One thing about Common Lisp that’s often cited when someone mentions how big it is compared to Scheme is the format function. The format function practically has its own language for printing out text, and as Norvig notes, it’s not a very Lisp-like language. But there is also the loop macro, which was given its own chapter in Common Lisp the Language, 2nd Edition.

While I might just skip over learning to use the loop macro, I think that there are a lot of really cool functions and macros in Common Lisp that you could do without, but make things more convenient. It has some things that might seem redundant, but that can be used to code more clearly what you are trying to do. For example, there is a when macro, which is like if, but without the else clause. A Common Lisp programmer that comes upon “when” knows not to expect the else clause.

Another neat thing about Common Lisp implementations in general is that there tends to be debugging and optimization support accessible from the REPL (read-eval-print loop).
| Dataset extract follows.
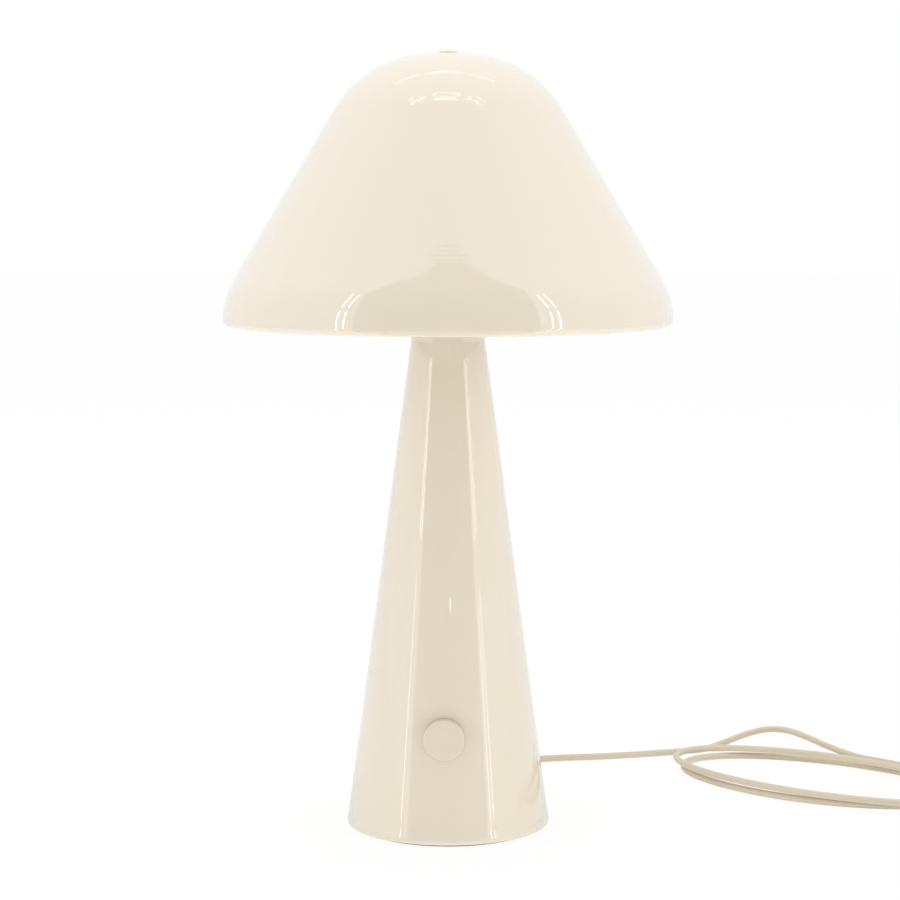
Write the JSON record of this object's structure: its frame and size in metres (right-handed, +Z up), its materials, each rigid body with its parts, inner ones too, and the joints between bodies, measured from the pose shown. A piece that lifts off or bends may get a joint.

My first impression is that when I use Common Lisp, it feels like a mature language. I can tell why Norvig chose it to do lots of AI projects. It has a lot of features people want — it “lets hackers have their way with it” [1]. It’s multi-paradigm. Scheme is a little too focused on one paradigm (functional programming) for my tastes.

[1] Paul Graham‘s essay The Dream Language, form Hackers & Painters, which is not available online (yet). In my opinion, it’s one of his best essays.